WRITTEN PROBLEM:
Write out all of the entries exactly as given.
-------- ENTRIES PROVIDED
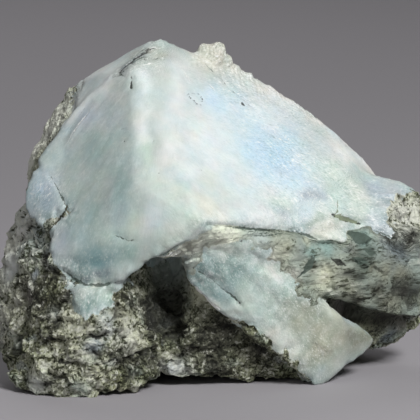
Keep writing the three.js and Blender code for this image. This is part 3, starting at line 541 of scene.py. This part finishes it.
# For each ray from the heart, the point where it leaves the last block or bead: inside a convex
# block a ray lies between its last entry and its first exit of the block's planes.
def lastExits(directions):
    heart = np.array(stone["heart"], float)
    far = np.zeros(len(directions))
    for block in blocks:
        start = block["planes"][:, :3] @ heart + block["planes"][:, 3]
        slope = directions @ block["planes"][:, :3].T
        slope[np.abs(slope) < 1e-9] = 1e-9
        crossing = -start / slope
        leave = np.where(slope > 0, crossing, np.inf).min(1)
        enter = np.where(slope < 0, crossing, -np.inf).max(1)
        far = np.where(enter < leave, np.maximum(far, leave), far)
    for bead in beads:
        offset = np.array(bead["at"]) - heart
        along = directions @ offset
        inside = along**2 - offset @ offset + bead["radius"] ** 2
        leave = along + np.sqrt(np.maximum(inside, 0))
        far = np.where(inside > 0, np.maximum(far, leave), far)
    return heart + directions * far[:, None]


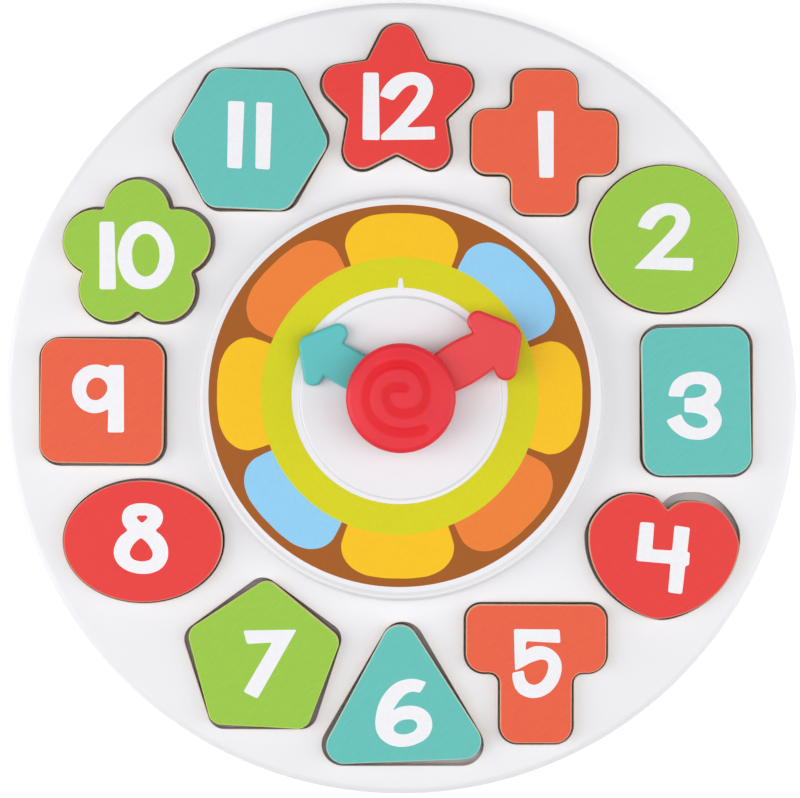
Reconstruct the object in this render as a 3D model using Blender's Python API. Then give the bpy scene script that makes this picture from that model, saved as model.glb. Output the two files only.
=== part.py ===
"""Shape sorting clock: a round toy tray with twelve numbered blocks in fitted pockets.

A raised dial in the middle carries two hands that turn by hand on one post, under a
domed button that is pressed for light and sound. The toy lies flat on four feet.
Lengths are in metres, +Z is up, +Y points to twelve and +X to three. The origin is on
the table, under the middle of the toy.
"""

import math

import bmesh
import bpy

# Clearances
GAP = 0.0003
OVERRUN = 0.001
JOIN_OVERLAP = 0.0006
MERGE_DISTANCE = 0.000001

# Blocks and pockets
BLOCK_SPAN = 0.050
BLOCK_THICKNESS = 0.011
POCKET_DEPTH = 0.007
POCKET_PLAY = 0.0010
LOOSE_POCKET_PLAY = 0.0012
POCKET_FLOOR = 0.0020
POCKET_WALL = 0.0018
POCKET_SPACING = 0.0020
HOURS = 12

# Tray and shell
DIAL_BASE_RADIUS = 0.0698
DIAL_MARGIN = 0.0058
RIM_MARGIN = 0.0094
TRAY_FACE_HEIGHT = 0.025
TRAY_EDGE_ROUND = 0.0027
SHELL_WALL = 0.0022
SHELL_FOOT_CHAMFER = 0.0006

# Dial
DIAL_RAISE = 0.0082
DIAL_WALL_DRAFT = 0.0019
DIAL_RIM_ROUND = 0.0007
DIAL_RIM_WIDTH = 0.0018
DIAL_RECESS = 0.0009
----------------
SOLUTION FOR THIS PROBLEM:
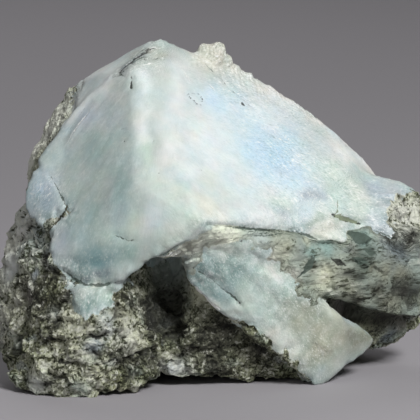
Keep writing the three.js and Blender code for this image. This is part 3, starting at line 541 of scene.py. This part finishes it.
# For each ray from the heart, the point where it leaves the last block or bead: inside a convex
# block a ray lies between its last entry and its first exit of the block's planes.
def lastExits(directions):
    heart = np.array(stone["heart"], float)
    far = np.zeros(len(directions))
    for block in blocks:
        start = block["planes"][:, :3] @ heart + block["planes"][:, 3]
        slope = directions @ block["planes"][:, :3].T
        slope[np.abs(slope) < 1e-9] = 1e-9
        crossing = -start / slope
        leave = np.where(slope > 0, crossing, np.inf).min(1)
        enter = np.where(slope < 0, crossing, -np.inf).max(1)
        far = np.where(enter < leave, np.maximum(far, leave), far)
    for bead in beads:
        offset = np.array(bead["at"]) - heart
        along = directions @ offset
        inside = along**2 - offset @ offset + bead["radius"] ** 2
        leave = along + np.sqrt(np.maximum(inside, 0))
        far = np.where(inside > 0, np.maximum(far, leave), far)
    return heart + directions * far[:, None]


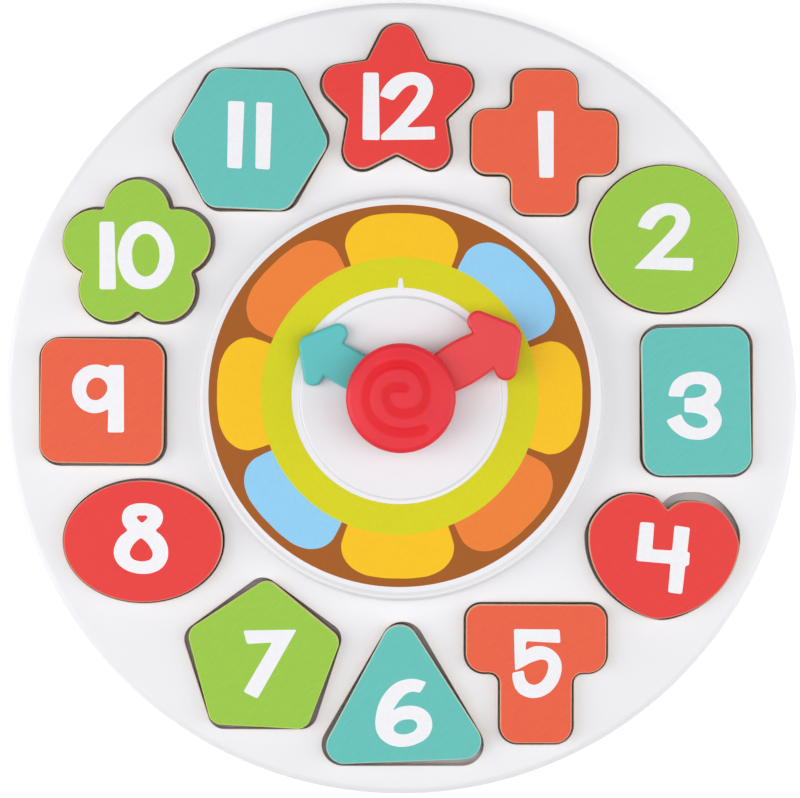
Reconstruct the object in this render as a 3D model using Blender's Python API. Then give the bpy scene script that makes this picture from that model, saved as model.glb. Output the two files only.
=== part.py ===
"""Shape sorting clock: a round toy tray with twelve numbered blocks in fitted pockets.

A raised dial in the middle carries two hands that turn by hand on one post, under a
domed button that is pressed for light and sound. The toy lies flat on four feet.
Lengths are in metres, +Z is up, +Y points to twelve and +X to three. The origin is on
the table, under the middle of the toy.
"""

import math

import bmesh
import bpy

# Clearances
GAP = 0.0003
OVERRUN = 0.001
JOIN_OVERLAP = 0.0006
MERGE_DISTANCE = 0.000001

# Blocks and pockets
BLOCK_SPAN = 0.050
BLOCK_THICKNESS = 0.011
POCKET_DEPTH = 0.007
POCKET_PLAY = 0.0010
LOOSE_POCKET_PLAY = 0.0012
POCKET_FLOOR = 0.0020
POCKET_WALL = 0.0018
POCKET_SPACING = 0.0020
HOURS = 12

# Tray and shell
DIAL_BASE_RADIUS = 0.0698
DIAL_MARGIN = 0.0058
RIM_MARGIN = 0.0094
TRAY_FACE_HEIGHT = 0.025
TRAY_EDGE_ROUND = 0.0027
SHELL_WALL = 0.0022
SHELL_FOOT_CHAMFER = 0.0006

# Dial
DIAL_RAISE = 0.0082
DIAL_WALL_DRAFT = 0.0019
DIAL_RIM_ROUND = 0.0007
DIAL_RIM_WIDTH = 0.0018
DIAL_RECESS = 0.0009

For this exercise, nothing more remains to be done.